§ Job
Set down the lines from the one containing "before = set(bpy.data.objects)" to the one containing "world = obj.matrix_world.copy()", both lines included, exactly as they stand and with no other lines.

§ Source records
—————
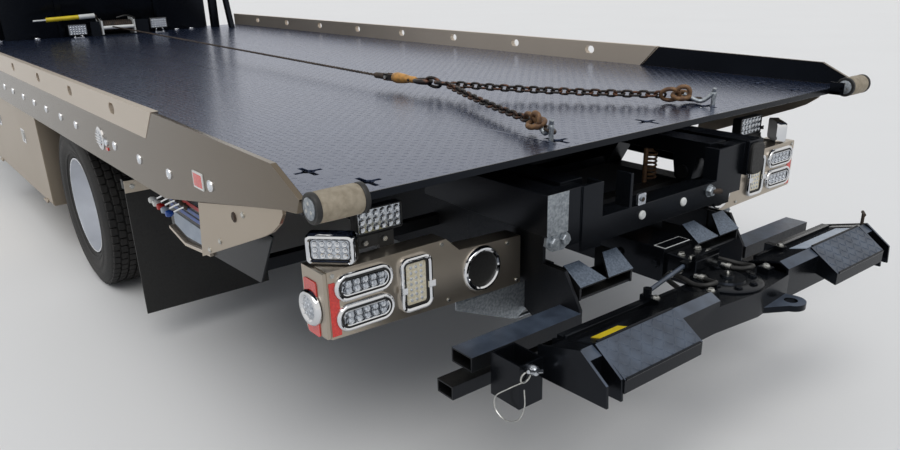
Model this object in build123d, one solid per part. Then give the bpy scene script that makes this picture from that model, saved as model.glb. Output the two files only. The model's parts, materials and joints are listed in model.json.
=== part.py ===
from build123d import *
from math import atan2, degrees, hypot
import os

# Flatbed tow truck: a slide-back car carrier with a wheel lift at its tail.
# Lengths are millimetres. X runs forward from the tail edge of the deck,
# Y to the truck's left and Z up from the ground.

# deck
deckLength = 6250
deckHalfWidth = 1295.5
deckTop = 1020
floorThickness = 8
frameDepth = 92
crossmemberStep = 406.4
bandDepth = 185
bandThickness = 15
railHeight = 100
railThickness = 27
railStart = 975
tailRise = 450
sillRear = 20
sillFront = 6120
sillInner = 335
sillOuter = 425
footThickness = 8
wingHeight = 87
bandEdge = [(87, deckTop - 22), (623, deckTop - 125), (966, deckTop - bandDepth)]
slotPitch = 609.6
slotFirst = 1430
slotLength = 65
slotHeight = 40
keySlots = [(91, 1044), (293, 1106), (94, 345), (91, -87), (128, -473), (91, -1044), (293, -1106)]

# tilting subframe
tubeWidth = 95
tubeWall = 8
tubeOuter = 427
beamFront = -5
sidePlateY = 300
archFront = 470
subframeFront = 6150
pivotX = 100
pivotZ = 800
pinRadius = 25
runningFit = 0.08
slideFit = 0.5
moveGap = 6
seatGap = 0.3

# chassis
railTop = 760
railDepth = 260
railOuter = 432.5
railFlange = 75
railWeb = 8
railFront = 8900
railRear = 140
plateThickness = 12

# wheels
wheelRadius = 421.5
rimRadius = 247.6
rimWidth = 190
tyreWidth = 235
dualSpacing = 280
rearAxleX = 2610
rearOuterY = 1117.5
frontAxleX = 8270
frontWheelY = 1010
kingpinY = 850

# cab and hood
cabRear = 6400
cabFront = 7740
cabFloor = 880
cabRoof = 2375
cabHalfWidth = 1030
cabWall = 45
panelGap = 6
hoodGap = 12
fenderBottom = 690
glassThickness = 5
hoodSkin = 7
bumperFront = 9120

hoodHingeX = 9000
hoodHingeZ = 800
doorHingeX = 7480
doorHingeY = 1042
lidHingeY = deckHalfWidth - 27.5
lidHingeZ = 300
boxInner = 700
boxOuter = deckHalfWidth - 37.5
boxRear = 3180
boxFront = 4880
boxUnder = 300
boxTop = 825
tankY = 840
tankRadius = 195
engineHalf = 280

# wheel lift
liftPivotX = 950
liftPivotZ = 600
barUnder = 500
barRear = -430
barFront = -262
barHalfWidth = 757
barWall = 8
hubHalf = 187
hubTop = 585
tabTip = -516
tabRadius = 46
tabHole = 21
tabY = -150
cheekInner = 118

# lamp panels and levers at the tail
panelRear = 130
panelOuter = 1165
panelInner = 463
panelUnder = 586
panelTop = 785
controlY = 1180

# tilt cylinders
cylinderY = 500
cylinderBaseX = 3550
cylinderBaseZ = 430
cylinderPinRadius = 20
rodEyeX = 4450
rodEyeZ = 838
barrelRadius = 52
rodRadius = 30
rodPinRadius = 20

# deck ram
ramZ = 840
ramBarrel = 58
ramRod = 30
ramRear = 2240
ramFront = 6080
ramLugX = 1960

# headboard
boardX = 6040

floorUnder = deckTop - floorThickness
sillUnder = floorUnder - frameDepth
bandUnder = deckTop - bandDepth
tubeTop = sillUnder - slideFit
tubeUnder = railTop + slideFit
centreX = (bumperFront + tabTip) / 2


def block(x0, x1, y0, y1, z0, z1):
    return Pos((x0 + x1) / 2, (y0 + y1) / 2, (z0 + z1) / 2) * Box(x1 - x0, y1 - y0, z1 - z0)


def outline(points):
    return make_face(Polyline(*points, close=True))


def sidePlate(points, y0, y1):
    # a side view of (x, z) points carried across from y0 to y1
    return Pos(0, y1, 0) * extrude(Plane.XZ * outline(points), amount=y1 - y0)


def rearPlate(points, x0, x1):
    # an end view of (y, z) points carried along from x0 to x1
    return Pos(x0, 0, 0) * extrude(Plane.YZ * outline(points), amount=x1 - x0)


def planPlate(points, z0, z1):
    # a plan of (x, y) points carried up from z0 to z1
    return Pos(0, 0, z0) * extrude(outline(points), amount=z1 - z0)


def barX(y, z, x0, x1, radius):
    return Pos((x0 + x1) / 2, y, z) * Rot(0, 90, 0) * Cylinder(radius, x1 - x0)


def barY(x, z, y0, y1, radius):
    return Pos(x, (y0 + y1) / 2, z) * Rot(90, 0, 0) * Cylinder(radius, y1 - y0)


def barZ(x, y, z0, z1, radius):
    return Pos(x, y, (z0 + z1) / 2) * Cylinder(radius, z1 - z0)


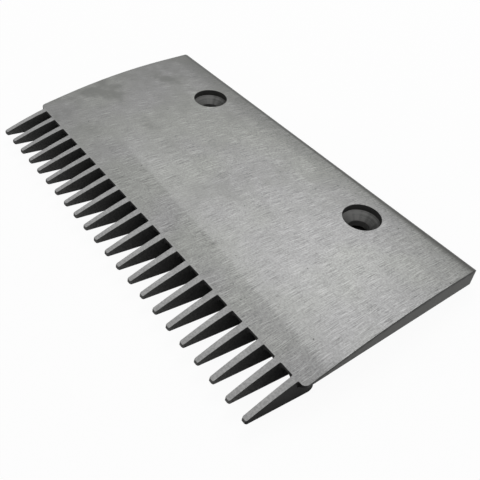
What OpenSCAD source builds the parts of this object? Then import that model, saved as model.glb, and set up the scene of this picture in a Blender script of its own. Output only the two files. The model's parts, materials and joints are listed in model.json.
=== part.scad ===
// Escalator comb plate segment, cast in aluminium in one piece.
// The teeth stand in the grooves of the moving steps, the ramp above them lifts
// shoes and wheels onto the landing, and two countersunk screws hold it down.
// X runs along the row of teeth, Y from the teeth to the rear edge, Z is up.
// The origin lies on the seating face, halfway between the two screw holes.
// Inside the modules, y is counted from the front edge of the plate.

/* [Row of teeth] */
// Number of teeth
tooth_count = 22; // [16:1:26]
// Distance from one tooth to the next, the same as the groove pitch of the steps
tooth_pitch = 9.068; // [8.5:0.002:10.5]
// Length of a tooth in front of the plate
tooth_l = 21.2; // [16:0.2:28]
// Width of a tooth's top at its root
tooth_w_root = 2.8; // [2:0.1:3.2]
// Width of a tooth's top where the tip starts to round off
tooth_w_tip = 2.2; // [1.6:0.1:2.6]
// Lean of each flank, which widens a tooth towards its bottom
flank_lean = 5; // [1:0.5:7]
// Thickness of the tip seen from the side
tip_t = 1.8; // [0.8:0.1:2.2]
// Angle by which the top of a tooth falls more steeply than the ramp at its root
tooth_drop = 2.4; // [1:0.1:4]
// Radius of the slow bend along the top of a tooth
tooth_bend_r = 200; // [150:10:400]
// Radius of the hollows between a tooth and the front edge of the plate
root_r = 0.7; // [0.4:0.1:1]

/* [Fins under the plate] */
// Depth of the fins below the seating face, at the front edge of the plate
fin_depth = 7.5; // [6.5:0.1:9]
// How far the fins run back under the plate
fin_run = 7.2; // [5:0.1:12]
// Radius of the lower rear corner of a fin
fin_corner_r = 2; // [0.6:0.2:3]
// Radius of the hollow between the rear face of a fin and the plate
fin_fillet_r = 1.8; // [0.8:0.1:2.5]
// Depth to which the groove roofs bite into the plate
roof_bite = 0.3; // [0.1:0.05:0.6]
// Length over which a groove runs out behind the fins
groove_runout = 1; // [0.5:0.1:3]

/* [Plate] */
// Overhang of the plate beyond the root of the outer teeth
side_overhang = 3.3; // [1.6:0.05:8]
// Depth of the plate from its front edge to the foot of the rear face
plate_d = 89; // [86:0.1:120]
// Thickness of the plate behind the ramp
plate_t = 9; // [8:0.1:14]
// Thickness of the front edge
lip_t = 1.5; // [1.2:0.1:2.5]
// Distance from the front edge at which the slope of the ramp would meet the level top
ramp_run = 41.7; // [36:0.1:50]
// Length of the rounding between ramp and level top, to each side of that line
crown_run = 30; // [8:0.5:34]
// Radius of the rear top edge
rear_r = 3.5; // [1:0.1:4]
// Lean of the rear face
rear_draft = 4.5; // [1:0.5:8]
// Radius of the rear bottom edge
heel_r = 1.2; // [0.5:0.1:1.5]
// Radius of the four corners seen from above
corner_r = 2; // [0.5:0.1:3]
// Radius along the two lower side edges
edge_r = 0.8; // [0.4:0.1:1.2]

/* [Screw holes] */
// Distance between the two holes
screw_spacing = 108.1; // [80:0.1:150]
// Distance from the front edge to the line of the holes
screw_y = 70.7; // [60:0.1:74]
// Diameter of the recess for the screw head
head_d = 16.6; // [14:0.1:19]
// Depth of the recess down to its conical seat
head_sink = 2.9; // [1:0.1:3.5]
// Full angle of the conical seat
seat_angle = 90; // [82:1:100]
// Diameter of the through hole
screw_d = 10; // [8:0.1:12]

/* [Hidden] */

// Cuts run past the faces that they open by this much
past = 1;
// Hollows and teeth run this far into what they join, so that they cross its faces
bite = 0.05;
// Circles run this far over the lines and arcs that they touch, between which rounded
// numbers would leave slivers
seam = 0.005;
// Step from the front edge down to the top of a tooth, too small to see, for the same reason
tooth_step = 0.02;
// Facets of round shapes, and of the two long arcs seen from the side
$fn = 96;
long_arc_fn = 720;
metal = [0.62, 0.62, 0.60];

// Row: the plate's width follows the teeth and the overhang
row_w = (tooth_count - 1) * tooth_pitch + tooth_w_root;
plate_w = row_w + 2 * side_overhang;
function tooth_x(i) = (i - (tooth_count + 1) / 2) * tooth_pitch;

// Top of the plate: a straight ramp, an arc tangent to it, and a level rear part
ramp_a = atan((plate_t - lip_t) / ramp_run);
crown_r = crown_run / tan(ramp_a / 2);
ramp_y = ramp_run - crown_run * cos(ramp_a);
ramp_z = plate_t - crown_run * sin(ramp_a);
level_y = ramp_run + crown_run;

// Rear face: the centre of the arc that joins it to the level top
rear_z = plate_t - rear_r;
rear_y = plate_d - rear_z * tan(rear_draft) - rear_r / cos(rear_draft);
heel_y = plate_d - heel_r * tan(rear_draft) - heel_r / cos(rear_draft);

// Top of a tooth: an arc that starts at the front edge of the plate
bend_y = tooth_bend_r * sin(ramp_a + tooth_drop);
bend_z = lip_t - tooth_step - tooth_bend_r * cos(ramp_a + tooth_drop);

// Tip seen from the side: a circle that touches that arc from below
tip_y = tip_t / 2 - tooth_l;
tip_a = asin((bend_y - tip_y) / (tooth_bend_r - tip_t / 2));
tip_z = bend_z + (tooth_bend_r - tip_t / 2) * cos(tip_a);
touch_y = tip_y - tip_t / 2 * sin(tip_a);

// Straight bottom from the tip to the rear corner, and the hollow behind the corner
fin_rise = atan((tip_z - tip_t / 2 + fin_depth) / -tip_y);
function fin_bottom_z(y) = -fin_depth - y * tan(fin_rise);
corner_y = fin_run - fin_corner_r;
corner_z = fin_bottom_z(corner_y) + fin_corner_r / cos(fin_rise);
fillet_z = bite - fin_fillet_r;

// Level inside the plate up to which the fins run
core_z = lip_t / 2;

// Flanks: half widths of a tooth at the level z, at its root and at its tip
function half_root(z) = tooth_w_root / 2 + (lip_t - z) * tan(flank_lean);
function half_tip(z) = tooth_w_tip / 2 + (tip_z + tip_t / 2 - z) * tan(flank_lean);
nose_y = half_tip(tip_z) - tooth_l;
flank_taper = atan((half_root(0) - half_tip(0)) / -nose_y);

// Groove roofs between the fins: as wide as the gap at the springing of the arch
top_gap = tooth_pitch / 2 - half_root(roof_bite);
groove_r = top_gap / (1 + tan(flank_lean)) + bite;
fin_floor = fin_bottom_z(fin_run) - past;

// Side view of the plate, with y to the right and z up
module plate_side() {
    // ramp and level part, cut off where the arc of the crown takes over
    polygon([[0, 0], [0, lip_t], [ramp_y, ramp_z], [level_y, ramp_z], [level_y, 0]]);
    polygon([
        [level_y, 0], [level_y, plate_t], [rear_y, plate_t], [rear_y, rear_z],
        [rear_y + rear_r * cos(rear_draft), rear_z + rear_r * sin(rear_draft)],
        [heel_y + heel_r * cos(rear_draft), heel_r + heel_r * sin(rear_draft)],
        [heel_y, heel_r], [heel_y, 0]
    ]);
    // crown
    intersection() {
        translate([level_y, plate_t - crown_r]) circle(r = crown_r, $fn = long_arc_fn);
        translate([ramp_y, 0]) square([level_y - ramp_y, plate_t]);
    }
    // rounded rear edges
    translate([rear_y, rear_z]) circle(r = rear_r);
    translate([heel_y, heel_r]) circle(r = heel_r);
}

// Outline of the plate from above
module plate_plan() {
    inner_w = plate_w - 2 * corner_r;
    translate([-inner_w / 2, 0]) square([inner_w, plate_d]);
    translate([-plate_w / 2, corner_r]) square([plate_w, plate_d - 2 * corner_r]);
    for (x = [-inner_w / 2, inner_w / 2], y = [corner_r, plate_d - corner_r])
        translate([x, y]) circle(r = corner_r);
}

// Side views are drawn in the YZ plane and stretched along X, centred on x = 0
module along_x(w) {
    rotate([90, 0, 90]) linear_extrude(height = w, center = true) children();
}

// Bar under the front edge from which the groove roofs are cut. It ends just past
// the crests of the outer two, which leave nothing of it below the plate there.
module fin_bar() {
    bar_w = tooth_count * tooth_pitch + roof_bite;
    translate([-bar_w / 2, 0, roof_bite - groove_r]) cube([bar_w, fin_run, groove_r]);
}

// Metal taken off along the lower right side edge, seen from the front
module edge_cut() {
    centre_x = plate_w / 2 - edge_r + bite;
    centre_z = edge_r - bite;
    difference() {
        translate([centre_x, centre_z - edge_r - past]) square([edge_r + past, edge_r + past]);
        translate([centre_x, centre_z]) circle(r = edge_r);
    }
}

module plate_blank() {
    intersection() {
        union() {
            along_x(plate_w + 2 * past) plate_side();
            fin_bar();
        }
        translate([0, 0, fin_floor])
            linear_extrude(height = plate_t + past - fin_floor) plate_plan();
    }
}

// Arched grooves between the fins, in which the cleats of the steps run
module groove_roofs() {
    for (i = [0 : tooth_count])
        translate([tooth_x(i + 0.5), -past, roof_bite - groove_r])
            rotate([-90, 0, 0]) cylinder(r = groove_r, h = past + fin_run + groove_runout);
}

// Side view of one fin, from the rounded tip to its rear corner under the plate
module fin_side() {
    intersection() {
        translate([bend_y, bend_z]) circle(r = tooth_bend_r, $fn = long_arc_fn);
        polygon([
            [tip_y, fin_bottom_z(tip_y)], [touch_y, tip_z], [touch_y, plate_t], [bite, plate_t],
            [bite, core_z], [fin_run, core_z], [fin_run, corner_z], [corner_y, corner_z],
            [corner_y - fin_corner_r * sin(fin_rise), corner_z - fin_corner_r * cos(fin_rise)]
        ]);
    }
    translate([tip_y, tip_z]) circle(r = tip_t / 2 + seam);
    translate([corner_y, corner_z]) circle(r = fin_corner_r + seam);
}

// Side view of the hollow behind the rear face of a fin
module fillet_side() {
    difference() {
        translate([fin_run - bite, fillet_z]) square([fin_fillet_r + bite, core_z - fillet_z]);
        translate([fin_run + fin_fillet_r, fillet_z]) circle(r = fin_fillet_r);
    }
}

// Half space inside one flank of a tooth, side is 1 or -1
module inside_flank(side) {
    reach = 2 * tooth_l;
    mirror([side < 0 ? 1 : 0, 0, 0])
        translate([half_root(0), 0, 0])
            rotate([0, -flank_lean, 0]) rotate([0, 0, -flank_taper])
                translate([-reach, -reach, -reach / 2]) cube([reach, 2 * reach, reach]);
}

// Cone round which the tip of a tooth is rounded, seen from above
module nose() {
    top_z = tip_z + tip_t;
    translate([0, nose_y, fin_floor])
        cylinder(r1 = half_tip(fin_floor), r2 = half_tip(top_z), h = top_z - fin_floor);
}

// Webs beside the root of a tooth, seen from above
module root_webs() {
    web_x = half_root(lip_t) - 2 * bite + root_r;
    difference() {
        translate([-web_x, -root_r]) square([2 * web_x, root_r]);
        for (x = [-web_x, web_x]) translate([x, bite - root_r]) circle(r = root_r);
    }
}

module fin() {
    // The hollow has upright sides, so that nothing overhangs the seating face
    along_x(2 * half_root(0)) fillet_side();
    intersection() {
        along_x(tooth_pitch) fin_side();
        union() {
            nose();
            translate([0, 0, fin_floor]) linear_extrude(height = plate_t - fin_floor) root_webs();
            intersection() {
                translate([-tooth_pitch, nose_y, fin_floor])
                    cube([2 * tooth_pitch, fin_run + past - nose_y, plate_t - fin_floor]);
                inside_flank(1);
                inside_flank(-1);
            }
        }
    }
}

// Recess, conical seat and through hole for one countersunk screw
module screw_hole() {
    seat_z = plate_t - head_sink;
    seat_h = (head_d - screw_d) / 2 / tan(seat_angle / 2);
    translate([0, 0, seat_z]) cylinder(d = head_d, h = head_sink + past);
    translate([0, 0, seat_z - seat_h]) cylinder(d1 = screw_d, d2 = head_d, h = seat_h);
    translate([0, 0, -past]) cylinder(d = screw_d, h = plate_t);
}

module comb_plate() {
    color(metal) translate([0, -screw_y, 0]) {
        difference() {
            plate_blank();
            groove_roofs();
            for (side = [0, 1])
                mirror([side, 0, 0]) translate([0, plate_d + past, 0])
                    rotate([90, 0, 0]) linear_extrude(height = plate_d + 2 * past) edge_cut();
            for (x = [-screw_spacing / 2, screw_spacing / 2])
                translate([x, screw_y, 0]) screw_hole();
        }
        for (i = [1 : tooth_count]) translate([tooth_x(i), 0, 0]) fin();
    }
}

comb_plate();
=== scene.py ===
"""Finish of a cast aluminium escalator comb plate, on a plain pale stage."""

import json
import math

import bmesh
import bpy
from bpy.props import FloatProperty, FloatVectorProperty, PointerProperty
from mathutils import Matrix, Quaternion, Vector


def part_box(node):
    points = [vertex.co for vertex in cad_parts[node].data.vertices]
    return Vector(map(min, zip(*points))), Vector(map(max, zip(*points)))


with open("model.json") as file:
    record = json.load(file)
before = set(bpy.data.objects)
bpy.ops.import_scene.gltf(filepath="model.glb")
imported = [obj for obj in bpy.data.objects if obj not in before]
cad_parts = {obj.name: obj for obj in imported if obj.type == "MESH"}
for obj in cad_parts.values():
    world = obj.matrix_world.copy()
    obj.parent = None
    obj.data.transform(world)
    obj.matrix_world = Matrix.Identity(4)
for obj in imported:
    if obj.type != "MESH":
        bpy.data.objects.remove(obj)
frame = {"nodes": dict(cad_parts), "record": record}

bl_info = {
    "name": "Comb plate finish",
    "version": (1, 0, 0),
    "blender": (4, 5, 0),
    "location": "View3D > Sidebar > Comb plate",
    "description": "Finishes a cast aluminium comb plate and sets it on a plain pale stage",
    "category": "Material",
}

NODE = "comb_plate"
SLOT = "cast_aluminium"
MM = 0.001

MOUNTS = {mount["name"]: mount for mount in frame["record"]["mounts"]}
SCREW_HOLE = MOUNTS["screw_hole_right"]
PLATE_LOW, PLATE_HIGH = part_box(NODE)


def length(name, description, default):
    """A size in metres that a user may change."""
    return FloatProperty(
        name=name, description=description, default=default, min=0.0, unit="LENGTH"
    )


def colour(name, description, default):
    """A colour that a user may change."""
    return FloatVectorProperty(
        name=name, description=description, default=default,
        size=3, min=0.0, max=1.0, subtype="COLOR",
    )


def share(name, description, default):
    """A number from 0 to 1 that a user may change."""
    return FloatProperty(
        name=name, description=description, default=default, min=0.0, max=1.0, subtype="FACTOR"
    )


def power(name, description, default):
    """A lamp's power that a user may change."""
    return FloatProperty(
        name=name, description=description, default=default, min=0.0, unit="POWER"
    )


class CombPlateForm(bpy.types.PropertyGroup):
    """Sizes of the casting that its finish follows."""

    tooth_length: length("Tooth length", "How far the teeth stand out of the front edge", 21.2 * MM)
    edge_height: length("Edge height", "Thickness of the plate at its front edge", 1.5 * MM)
    ramp_run: length(
        "Ramp run", "Depth in which the slope of the ramp would reach the level top", 41.7 * MM
    )
    crown_run: length("Crown run", "Length of the rounding to each side of that line", 30 * MM)
    # The painted shade of the flanks fades out over this depth behind the teeth
    side_fade: length(
        "Side fade", "Depth over which the dark of the teeth fades out behind them", 7 * MM
    )
    # Depth of the painted shade along the rear edge
    rear_shade_fade: length("Rear fade", "Depth of the duller strip along the rear edge", 17 * MM)
    hole_offset: length(
        "Hole offset", "Distance of each screw hole from the middle", SCREW_HOLE["pos_m"][0]
    )
    recess_radius: length("Recess radius", "Radius of the recess for a screw head", 8.3 * MM)
    bore_radius: length("Bore radius", "Radius of the through hole for a screw", 5 * MM)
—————
§ Expected output
before = set(bpy.data.objects)
bpy.ops.import_scene.gltf(filepath="model.glb")
imported = [obj for obj in bpy.data.objects if obj not in before]
cad_parts = {obj.name: obj for obj in imported if obj.type == "MESH"}
for obj in cad_parts.values():
    world = obj.matrix_world.copy()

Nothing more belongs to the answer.